One of the biggest hurdles you will face when working with the NAG C library and Python is getting these structure definitions correct and some of them are truly HUGE. If you can get away with it then you are advised to copy and paste someone else’s definitions rather than create your own from scratch. In a later part of this series I will be releasing a Python module called PyNAG which will predefine some of the more common structures for you.

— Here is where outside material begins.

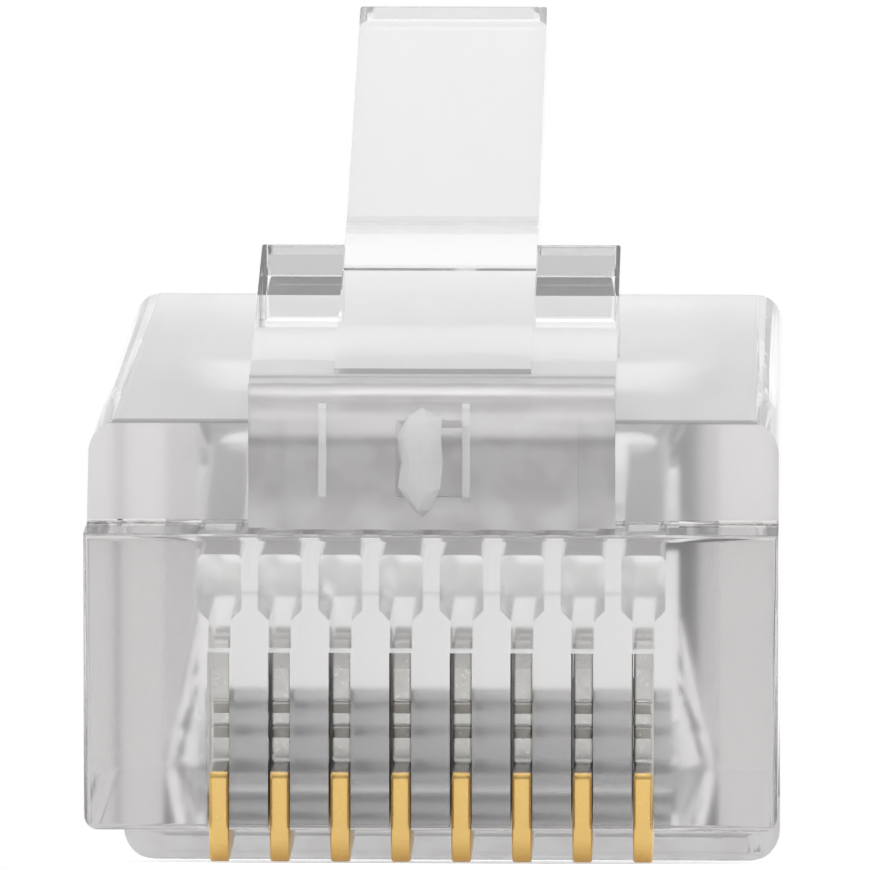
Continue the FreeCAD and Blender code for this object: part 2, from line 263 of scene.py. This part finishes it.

Callback functions with Communication

The objective function (that is, the function we want to minimise) is implemented as a callback function but it is a bit more complicated than the one we saw in part 3.  This NAG routine expects the C prototype of your objective function to look like this:

void funct(double xc, double *fc, Nag_Comm *comm)

  • xc is an input argument and is the point at which the value of f(x) is required.
  • fc is an output argument and is the value of the function f at the current point x.  Note that it is a pointer to double.
  • Is a pointer to a structure of type Nag_Comm.  Your function may or may not use this directly but the NAG routine almost certainly will.  It is through this structure that the NAG routine can communicate various things to and from your function as and when is necessary.

so our C-types function prototype looks like this

C_FUNC = CFUNCTYPE(None,c_double,POINTER(c_double),POINTER(Nag_Comm))

whereas the python function itself is

#define python objective function
def py_obj_func(x,ans,comm):
  ans[0] = sin(x) / x
  return

Note that we need to do

ans[0] = sin(x) / x

rather than simply

ans = sin(x) / x

since ans is a pointer to double rather than just a double.

In this particular example I have only used the simplest feature provided by the Nag_Comm structure and that is to ask it how many times the objective function was called.